| Given problem |
Take the material below and write it all out again exactly.

++++ Stored data ++++

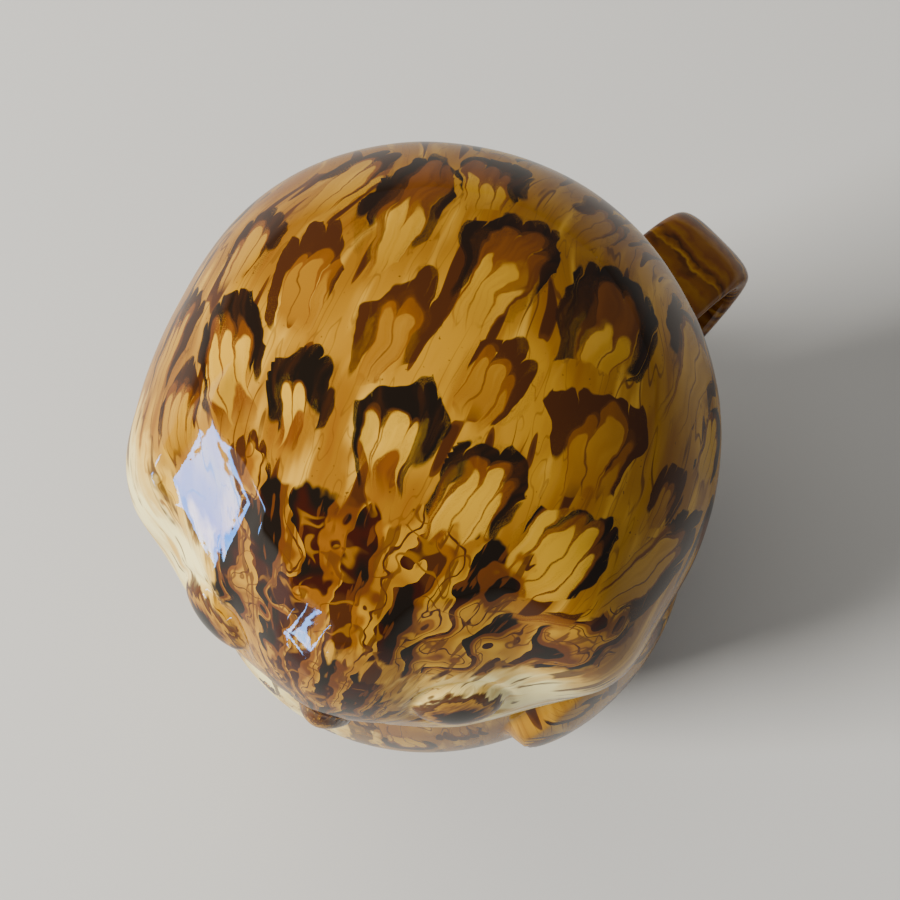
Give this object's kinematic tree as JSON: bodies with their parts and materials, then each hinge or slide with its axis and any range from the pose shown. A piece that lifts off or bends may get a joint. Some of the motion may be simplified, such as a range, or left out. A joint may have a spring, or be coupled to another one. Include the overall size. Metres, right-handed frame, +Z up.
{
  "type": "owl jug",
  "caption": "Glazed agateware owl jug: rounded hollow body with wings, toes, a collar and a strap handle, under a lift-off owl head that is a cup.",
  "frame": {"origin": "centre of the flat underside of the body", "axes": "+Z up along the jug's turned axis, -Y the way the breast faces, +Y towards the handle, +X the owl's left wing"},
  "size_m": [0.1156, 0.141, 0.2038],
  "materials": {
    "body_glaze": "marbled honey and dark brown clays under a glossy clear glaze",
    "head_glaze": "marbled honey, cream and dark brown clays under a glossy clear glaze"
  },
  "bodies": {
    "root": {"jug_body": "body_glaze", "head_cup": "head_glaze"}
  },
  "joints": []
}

++++

| Response to the exercise |
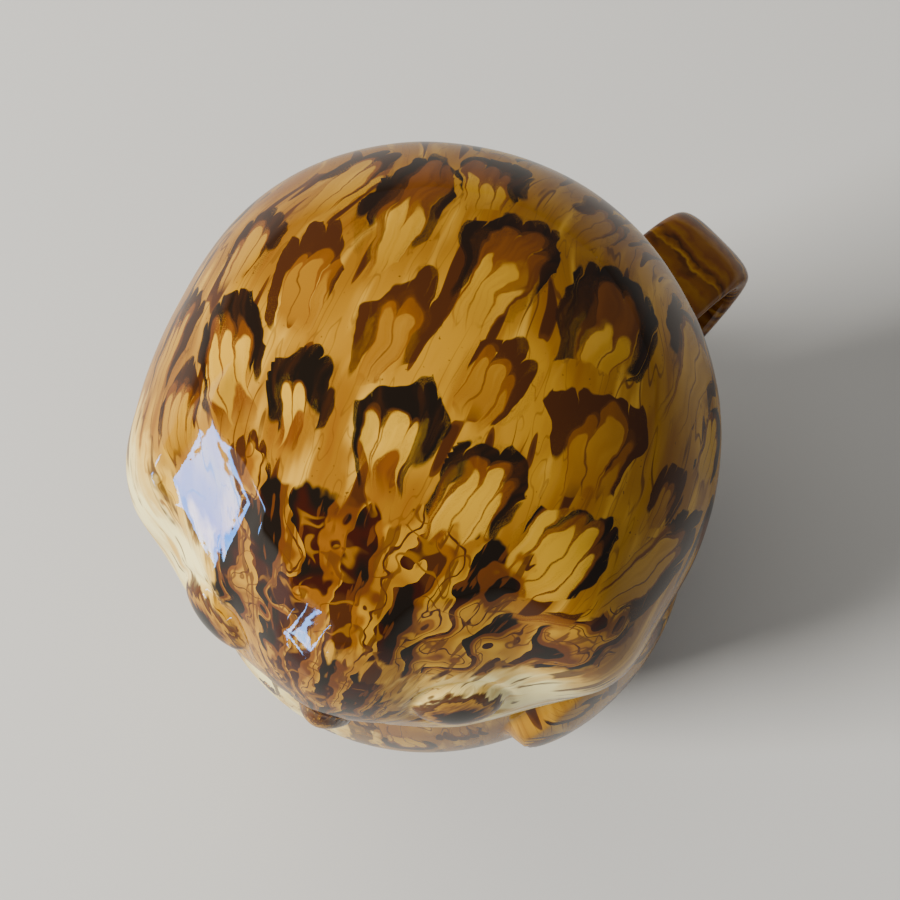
Give this object's kinematic tree as JSON: bodies with their parts and materials, then each hinge or slide with its axis and any range from the pose shown. A piece that lifts off or bends may get a joint. Some of the motion may be simplified, such as a range, or left out. A joint may have a spring, or be coupled to another one. Include the overall size. Metres, right-handed frame, +Z up.
{
  "type": "owl jug",
  "caption": "Glazed agateware owl jug: rounded hollow body with wings, toes, a collar and a strap handle, under a lift-off owl head that is a cup.",
  "frame": {"origin": "centre of the flat underside of the body", "axes": "+Z up along the jug's turned axis, -Y the way the breast faces, +Y towards the handle, +X the owl's left wing"},
  "size_m": [0.1156, 0.141, 0.2038],
  "materials": {
    "body_glaze": "marbled honey and dark brown clays under a glossy clear glaze",
    "head_glaze": "marbled honey, cream and dark brown clays under a glossy clear glaze"
  },
  "bodies": {
    "root": {"jug_body": "body_glaze", "head_cup": "head_glaze"}
  },
  "joints": []
}